_Problem to solve:_ Locate every line in the records below that holds the word "parts" and return each one.

_The input:_
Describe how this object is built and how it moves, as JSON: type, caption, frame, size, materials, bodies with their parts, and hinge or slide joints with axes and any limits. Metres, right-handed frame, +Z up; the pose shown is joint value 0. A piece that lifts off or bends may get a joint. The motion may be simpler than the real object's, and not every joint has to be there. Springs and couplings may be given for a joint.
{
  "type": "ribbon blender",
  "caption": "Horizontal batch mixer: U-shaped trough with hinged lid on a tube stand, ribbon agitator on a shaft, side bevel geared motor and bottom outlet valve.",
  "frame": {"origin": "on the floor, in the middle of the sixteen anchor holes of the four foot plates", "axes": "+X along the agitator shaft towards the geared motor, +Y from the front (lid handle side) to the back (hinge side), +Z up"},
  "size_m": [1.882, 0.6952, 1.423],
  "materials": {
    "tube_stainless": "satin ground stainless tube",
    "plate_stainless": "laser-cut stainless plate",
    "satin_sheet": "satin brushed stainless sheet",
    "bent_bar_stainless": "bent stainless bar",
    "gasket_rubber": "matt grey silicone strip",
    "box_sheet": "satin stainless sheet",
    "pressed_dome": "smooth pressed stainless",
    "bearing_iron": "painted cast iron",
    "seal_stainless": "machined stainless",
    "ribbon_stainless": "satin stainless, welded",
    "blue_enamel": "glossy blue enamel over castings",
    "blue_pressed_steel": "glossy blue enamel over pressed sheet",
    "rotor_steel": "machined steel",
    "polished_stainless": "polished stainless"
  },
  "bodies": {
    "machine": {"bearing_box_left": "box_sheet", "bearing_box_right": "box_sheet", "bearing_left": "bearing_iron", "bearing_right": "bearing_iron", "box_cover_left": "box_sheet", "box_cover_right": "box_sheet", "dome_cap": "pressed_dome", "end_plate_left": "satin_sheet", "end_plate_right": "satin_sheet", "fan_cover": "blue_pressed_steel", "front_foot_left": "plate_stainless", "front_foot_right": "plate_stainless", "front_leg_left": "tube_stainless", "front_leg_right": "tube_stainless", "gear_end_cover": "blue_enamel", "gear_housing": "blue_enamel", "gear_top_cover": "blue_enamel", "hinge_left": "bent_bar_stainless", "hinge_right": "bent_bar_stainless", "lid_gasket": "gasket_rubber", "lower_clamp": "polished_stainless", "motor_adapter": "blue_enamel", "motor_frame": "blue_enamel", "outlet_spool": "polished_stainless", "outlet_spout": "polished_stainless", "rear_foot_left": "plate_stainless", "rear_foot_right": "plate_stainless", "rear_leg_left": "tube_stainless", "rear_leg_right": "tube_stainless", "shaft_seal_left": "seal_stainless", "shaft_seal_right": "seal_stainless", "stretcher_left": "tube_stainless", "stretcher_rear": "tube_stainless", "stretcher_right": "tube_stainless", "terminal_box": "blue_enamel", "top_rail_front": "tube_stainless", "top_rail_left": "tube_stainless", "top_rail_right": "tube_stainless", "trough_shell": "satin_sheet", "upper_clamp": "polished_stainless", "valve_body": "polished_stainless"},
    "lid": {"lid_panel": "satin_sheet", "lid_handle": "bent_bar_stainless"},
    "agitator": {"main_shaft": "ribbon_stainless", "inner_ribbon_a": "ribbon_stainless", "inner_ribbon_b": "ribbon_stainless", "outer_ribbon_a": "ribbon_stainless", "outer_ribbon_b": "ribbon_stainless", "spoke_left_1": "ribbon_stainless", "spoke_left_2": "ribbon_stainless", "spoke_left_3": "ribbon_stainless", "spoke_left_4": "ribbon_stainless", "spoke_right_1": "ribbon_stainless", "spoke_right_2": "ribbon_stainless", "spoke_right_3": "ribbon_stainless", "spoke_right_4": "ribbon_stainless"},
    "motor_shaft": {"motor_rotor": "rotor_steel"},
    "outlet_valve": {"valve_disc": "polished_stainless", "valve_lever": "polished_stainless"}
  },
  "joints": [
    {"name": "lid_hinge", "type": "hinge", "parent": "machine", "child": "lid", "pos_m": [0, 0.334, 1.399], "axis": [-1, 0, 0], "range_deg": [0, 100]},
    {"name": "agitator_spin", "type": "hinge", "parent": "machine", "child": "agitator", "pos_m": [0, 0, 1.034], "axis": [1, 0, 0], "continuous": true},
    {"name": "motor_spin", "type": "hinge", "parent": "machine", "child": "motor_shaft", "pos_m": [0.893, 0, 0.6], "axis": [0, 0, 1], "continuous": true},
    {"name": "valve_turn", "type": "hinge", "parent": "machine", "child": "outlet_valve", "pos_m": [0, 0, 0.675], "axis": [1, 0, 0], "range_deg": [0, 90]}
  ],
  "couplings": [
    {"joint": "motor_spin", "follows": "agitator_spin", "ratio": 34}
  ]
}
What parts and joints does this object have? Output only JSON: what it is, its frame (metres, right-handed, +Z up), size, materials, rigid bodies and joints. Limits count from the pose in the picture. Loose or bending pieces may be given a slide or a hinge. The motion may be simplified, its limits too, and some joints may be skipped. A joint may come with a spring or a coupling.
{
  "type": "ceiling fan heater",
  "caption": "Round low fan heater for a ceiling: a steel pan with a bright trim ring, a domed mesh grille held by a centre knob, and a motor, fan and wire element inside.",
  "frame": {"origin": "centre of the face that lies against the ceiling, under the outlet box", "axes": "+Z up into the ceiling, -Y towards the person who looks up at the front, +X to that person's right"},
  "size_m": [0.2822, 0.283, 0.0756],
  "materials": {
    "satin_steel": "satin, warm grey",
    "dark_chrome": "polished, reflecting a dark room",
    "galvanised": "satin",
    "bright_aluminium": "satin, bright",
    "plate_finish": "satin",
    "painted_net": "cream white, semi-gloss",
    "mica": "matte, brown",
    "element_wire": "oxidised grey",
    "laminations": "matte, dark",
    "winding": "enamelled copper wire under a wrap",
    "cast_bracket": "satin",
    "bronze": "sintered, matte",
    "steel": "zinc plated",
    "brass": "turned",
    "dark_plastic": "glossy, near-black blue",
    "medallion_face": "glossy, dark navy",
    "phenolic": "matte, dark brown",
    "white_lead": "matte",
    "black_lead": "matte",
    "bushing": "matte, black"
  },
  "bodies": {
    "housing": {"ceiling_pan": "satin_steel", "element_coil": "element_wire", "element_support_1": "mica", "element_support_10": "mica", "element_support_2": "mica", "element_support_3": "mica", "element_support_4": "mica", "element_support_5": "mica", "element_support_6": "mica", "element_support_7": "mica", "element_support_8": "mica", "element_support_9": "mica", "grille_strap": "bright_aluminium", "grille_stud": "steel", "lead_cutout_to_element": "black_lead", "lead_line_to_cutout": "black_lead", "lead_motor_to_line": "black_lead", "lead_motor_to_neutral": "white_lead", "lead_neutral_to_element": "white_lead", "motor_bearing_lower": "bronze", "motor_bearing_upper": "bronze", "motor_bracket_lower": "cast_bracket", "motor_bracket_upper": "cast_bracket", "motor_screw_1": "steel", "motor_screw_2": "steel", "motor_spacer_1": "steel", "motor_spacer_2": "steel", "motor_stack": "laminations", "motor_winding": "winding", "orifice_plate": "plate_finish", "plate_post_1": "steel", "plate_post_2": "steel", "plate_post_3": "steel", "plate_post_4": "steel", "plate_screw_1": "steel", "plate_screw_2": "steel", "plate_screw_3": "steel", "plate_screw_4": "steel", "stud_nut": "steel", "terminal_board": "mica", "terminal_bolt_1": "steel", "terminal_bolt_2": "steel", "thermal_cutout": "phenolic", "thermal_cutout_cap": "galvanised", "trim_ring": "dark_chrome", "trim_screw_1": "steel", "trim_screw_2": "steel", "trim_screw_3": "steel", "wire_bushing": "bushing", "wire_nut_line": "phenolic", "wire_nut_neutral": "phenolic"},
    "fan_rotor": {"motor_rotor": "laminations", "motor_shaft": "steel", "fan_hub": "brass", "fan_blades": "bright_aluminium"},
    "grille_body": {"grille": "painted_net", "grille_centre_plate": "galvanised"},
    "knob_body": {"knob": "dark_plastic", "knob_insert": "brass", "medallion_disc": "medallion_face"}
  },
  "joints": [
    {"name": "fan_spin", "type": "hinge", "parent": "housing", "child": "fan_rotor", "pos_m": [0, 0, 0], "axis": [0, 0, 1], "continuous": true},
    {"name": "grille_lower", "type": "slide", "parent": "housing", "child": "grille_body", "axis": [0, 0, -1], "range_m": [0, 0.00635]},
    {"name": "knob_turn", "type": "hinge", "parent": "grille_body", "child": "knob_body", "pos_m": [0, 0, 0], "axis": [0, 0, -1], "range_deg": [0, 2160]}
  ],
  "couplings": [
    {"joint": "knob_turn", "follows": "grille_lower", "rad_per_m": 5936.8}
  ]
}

_Full answer:_
Describe how this object is built and how it moves, as JSON: type, caption, frame, size, materials, bodies with their parts, and hinge or slide joints with axes and any limits. Metres, right-handed frame, +Z up; the pose shown is joint value 0. A piece that lifts off or bends may get a joint. The motion may be simpler than the real object's, and not every joint has to be there. Springs and couplings may be given for a joint.
What parts and joints does this object have? Output only JSON: what it is, its frame (metres, right-handed, +Z up), size, materials, rigid bodies and joints. Limits count from the pose in the picture. Loose or bending pieces may be given a slide or a hinge. The motion may be simplified, its limits too, and some joints may be skipped. A joint may come with a spring or a coupling.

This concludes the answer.